Liverpool’s Worst Finishes in the Pre-Premier League Era
When we look back to before the Premier League changed English football (for better or worse, depending on your perspective), there are clearly more seasons to examine. The Reds spent several periods in the second tier, but here are the top-flight seasons that stand out for the wrong reasons.
1953/54 – 22nd Place and Relegated to Division Two
| Position | P | W | D | L | GF | GA | Points |
|---|---|---|---|---|---|---|---|
| 22nd | 42 | 9 | 10 | 23 | 68 | 97 | 28 |
Liverpool had won the Division One title just a few years earlier (in 1946/47), but they had failed to get close in the subsequent seasons. And in 1953/54, things reached disastrous proportions as Don Welsh’s Liverpool finished rock bottom of the division, earning just 29 points from their 42 games (although that figure isn’t as appalling as it sounds given it was only two points for a win back then).
A run of five consecutive defeats from late August to mid-September did plenty of damage, and a run of 14 games without a win from 12th December 1953 to 20th March 1954 basically sealed their fate. A late-season rally of four wins from their last seven games wasn’t enough to save the Reds, and they spent the next eight seasons in the second tier. Since gaining promotion to the top division at the end of the 1961/62 campaign, Liverpool have never finished lower than eighth place, so on some level, perhaps that relegation was the making of them.
1935/36 – 19th Place but Safe from Relegation
| Position | P | W | D | L | GF | GA | Points |
|---|---|---|---|---|---|---|---|
| 19th | 42 | 13 | 12 | 17 | 60 | 64 | 38 |
George Patterson was the man in the dugout for Liverpool between 1928 and 1936, which was a real lean spell for the club in terms of silverware.

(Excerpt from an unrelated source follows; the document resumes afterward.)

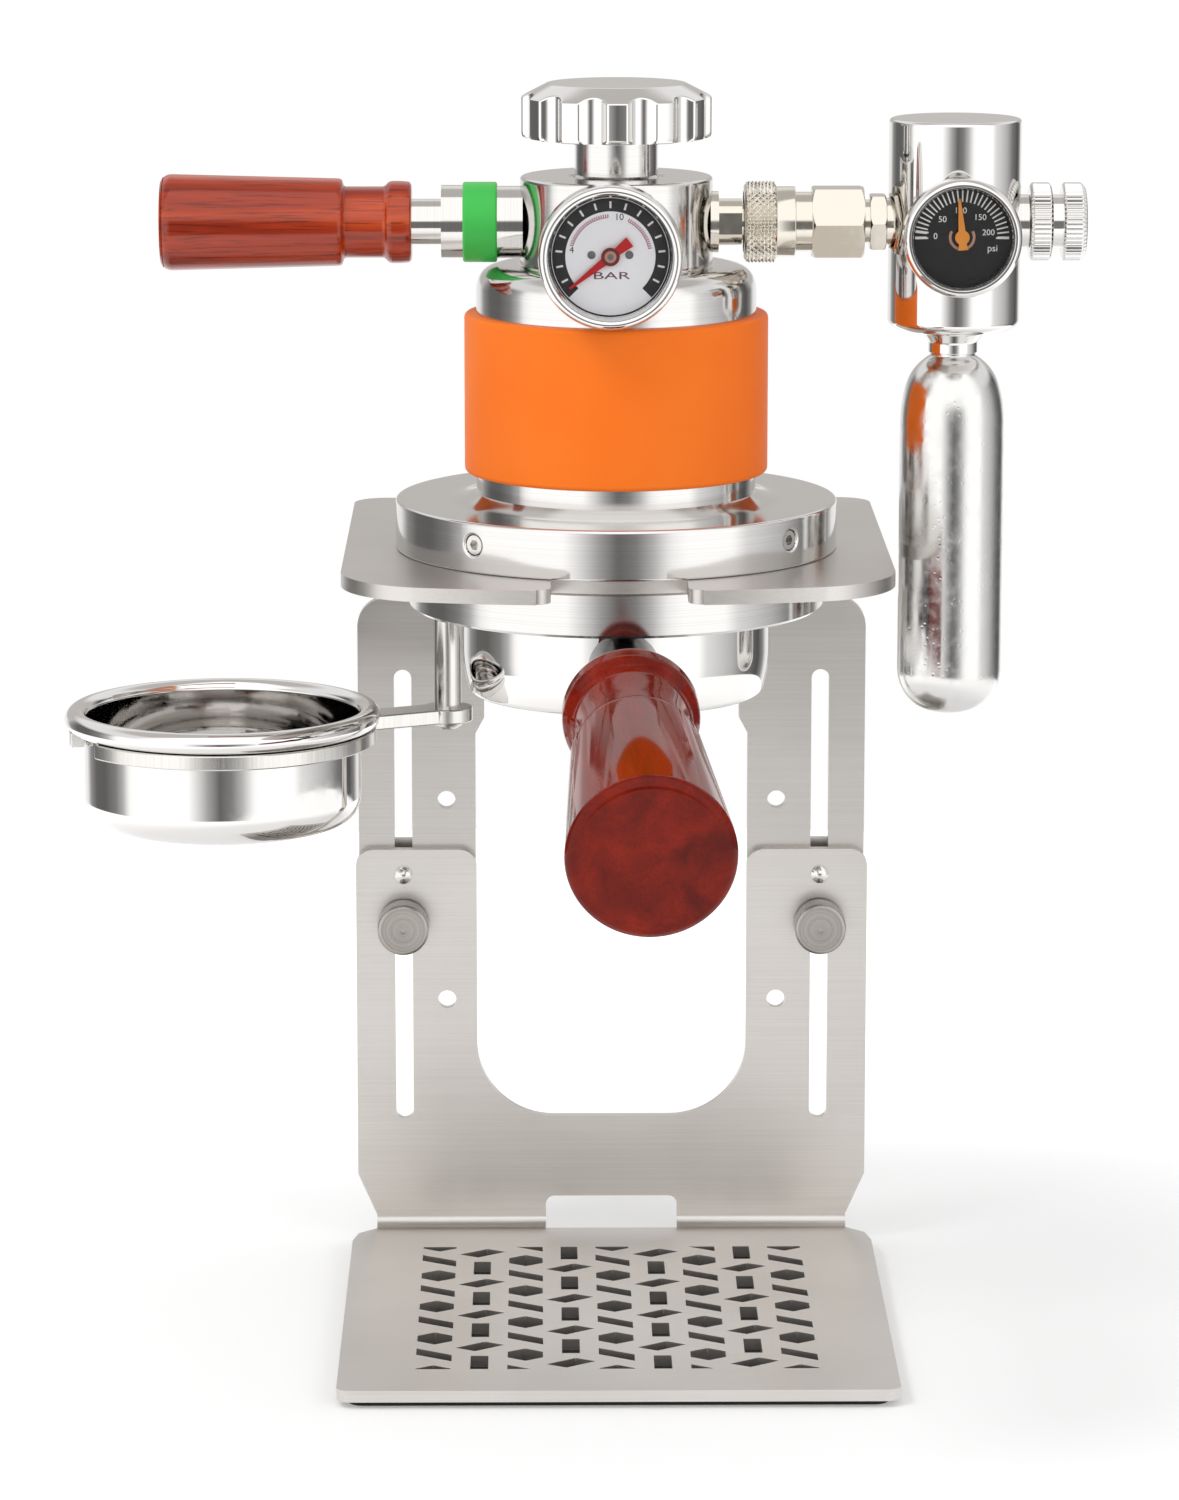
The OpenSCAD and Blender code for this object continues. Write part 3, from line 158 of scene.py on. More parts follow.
def even(piece):
    """Flat faces keep flat shading next to their narrow rounded edges."""
    weighted = piece.modifiers.new("even shading", "WEIGHTED_NORMAL")
    weighted.keep_sharp = True
    return piece


# %% [markdown]
# ## Turned pieces
# A lathe cuts one outline all the way round. Here the outline is a list of corners, and each may say how
# far back it is rounded. The rounded corner is a parabola that touches both edges. Then every outline
# point is carried round the axis. One more function can change the radius with the angle, which makes
# lobes, knurls and drilled dimples out of the same surface.

# %% Rounded outlines and the lathe
def rounded(corners, steps=7):
    """A corner P with cut-back f becomes (1-t)^2 A + 2t(1-t) P + t^2 B, with A and B f away on its edges."""
    points = np.array([c[:2] for c in corners], float)
    cut = np.array([c[2] if len(c) > 2 else 0.0 for c in corners])
    a, b = (points + way / np.maximum(np.linalg.norm(way, axis=1), 1e-9)[:, None] * cut[:, None]
            for way in (np.roll(points, 1, 0) - points, np.roll(points, -1, 0) - points))
    t = np.linspace(0, 1, steps)[None, :, None]
    curve = (1 - t) ** 2 * a[:, None] + 2 * t * (1 - t) * points[:, None] + t ** 2 * b[:, None]
    kept = [curve[k] if cut[k] > 0 else points[k:k + 1] for k in range(len(points))]
    return np.concatenate(kept)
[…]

They won absolutely nothing during that period and were essentially hovering around mid-table in Division One without challenging, as the likes of near neighbours Everton (buoyed by the prolific scoring exploits of the legendary Dixie Dean) and Arsenal enjoyed success.
In the 1935/36 campaign, it was Sunderland who won the title, their sixth and – so far – last, while Liverpool were way off the pace and were lucky to avoid relegation as Sheffield Wednesday and Aston Villa finished below them (although only Villa were relegated).
1903/04 – 17th Place and Relegated to Division Two
| Position | P | W | D | L | GF | GA | Points |
|---|---|---|---|---|---|---|---|
| 17th | 34 | 9 | 8 | 17 | 49 | 62 | 26 |
Having won their first top-flight title in 1900/01, this season was a real fall from grace for Liverpool. With only 18 sides in the top tier at that stage, the Reds mustered only nine wins from 34 games to end the campaign in 17th to get relegated alongside 18th-place West Bromwich Albion.
Early club legend Tom Watson was at the helm at the time, and in the days before trigger-happy chairmen, he was given the chance to get the side back to the top table. He managed that at the first time of asking, before leading the Reds to their second top-flight title the following season. Maybe patience is a virtue after all?